On 1 September, Judges from the highest court in Kenya, the Supreme Court, voted 4 – 2 to annul the results and call for a fresh presidential poll.
The decision to invalidate the presidential election came as a shock to many, including the opposition, who initially said the court was not an option for contesting the election. The ruling is the first time an African court has cancelled an election result. African and international commentators have hailed it a win for democracy, and proof that African institutions can act independently to solve domestic issues.
In their ruling, the judges said the body charged with conducting the poll, the Independent Electoral and Boundaries Commission (IEBC), “failed, neglected, or refused to conduct the presidential election in a manner consistent with the dictates of the Constitution”.
The court found that the IEBC committed “irregularities and illegalities in the transmission of results” which harmed the integrity of the election. These irregularities were around how the votes were tallied, and how those results were sent to the national tallying centre, not the voting process.
Electoral officials at the country’s 40,883 polling stations record the presidential votes on what is known as Form 34A; copies of these forms are then sent to the national tallying centre and are used to verify digital results. When the final presidential election results were announced on 11 August, it was claimed up to 11,000 forms were missing, while many of the forms that were received had irregularities.
In the hours following the decision, Uhuru Kenyatta said the court went against the will of the people, and added that while he disagreed with the judges’ decision, he respected it. Kenyatta and other members of the Jubilee party have since turned on the Judiciary, hinting at future reforms. In the days following the decision, Kenyatta told a party meeting: “[Chief Justice] Maraga thinks he can overturn the will of the people…We shall show you in 60 days that the will of the people cannot be overturned by one or two individuals.”
The leader of the National Super Alliance (NASA), Raila Odinga, who had appealed the results, thanked the Supreme Court for standing up for the truth. He also criticised international observers, by saying: “with this courageous verdict we put on trial the international observers who moved fast to sanitize fraud.” International observers have stated that they will wait to see the Supreme Court’s full judgement before making a substantive response.
What happens from here?
Uncertainty and a charged political environment will mark the period leading up to the election. NASA has already threatened to boycott the re-run unless the IEBC implements a range of demands. These demands include reprinting Form34A to include the names of polling stations; sacking several IEBC commissioners, and launching criminal investigations into their conduct; auditing the electoral system including servers and infrastructure; and changing the date of the election to October 24 or 31. It is unlikely the opposition will follow through on their threat to boycott the election if these demands aren’t met. In comparison, the Jubilee party has expressed confidence in the IEBC to conduct the next poll.

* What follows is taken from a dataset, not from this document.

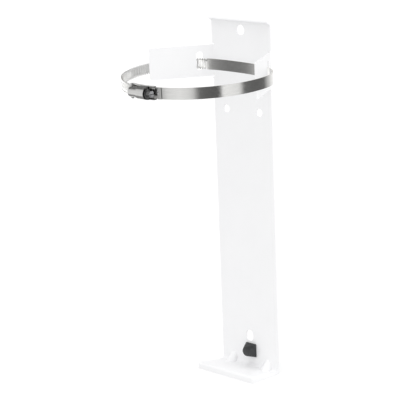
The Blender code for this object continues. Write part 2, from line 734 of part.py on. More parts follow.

The appointment of the IEBC commissions has always been contentious and is likely to be more so this time around. Both sides have already rejected the initial changes put forward by the IEBC in the days following the Supreme Court’s decision.
The IEBC is expected to make more changes to its staff and systems once the Supreme Court releases it full decision in the coming weeks. The release of the full decision is likely to fuel additional politicking by both sides and reignite the questions around the role international observers played in the August poll.
Following the Supreme Court’s decision to annul the results of the presidential poll, over 100 unsuccessful candidates have lodged appeals against their results. The strength of their cases is unknown. Courts will start hearing these challenges from mid-September.
If the election happens as planned on 17 October, the IEBC will have until 24 October to announce the results, with the new President sworn in by mid-December. Even if Odinga is successful in the re-run, his ability to implement any significant legislative agenda will be limited as the Jubilee party holds the balance of power in the Parliament and the Senate.
Economic growth is expected to continue to suffer in the weeks and months ahead. The economy has already had a slow start to the year, with Q1 growth at 4.7 per cent down from 5.9 per cent last year. On the day of the decision, the Nairobi Stock Exchange closed 3.5% lower, and it has closed down each day since. With consumers saving for school fees and the costs associated with travelling to rural areas to vote, local businesses will continue to feel the pinch of slow trade until the new president is sworn in and life returns to normal.
Until then, the country is back in campaign mode, with newspapers full of analysis and news from the campaign trail. But the dynamics have changed. Beforehand there were eight presidential and over 12,000 candidates vying for seats; now there are only two.
These dynamics will impact on the campaign significantly, as both leaders work to consolidate and grow their support base, which is mostly split along ethnic lines. Tensions rise during election campaigns, and with so much at stake in this election, observers are worried about what might play out in the weeks to come. Increased incidences of hate speech is being reported, and outspoken MP, Moses Kuria, was criticised after he launched a scathing attack on Odinga and NASA during a rally, which was also streamed on Facebook Live.
One week ago, Kenya’s highest court delivered a verdict that shocked a nation and the world. By annulling the results of the presidential campaign, they showed that courts are gaining the courage to take on a head of state. The coming weeks will be tense and filled with uncertainty on both sides of the political spectrum. But regardless of who wins the election, Kenya has already changed. Early shoots of hope in the independence of the country’s legal system are emerging, and as Justice Maraga said ahead of delivering the ruling: “The greatness of any nation lies in its fidelity to the Constitution, adherence to the rule of law and above all respect to God”.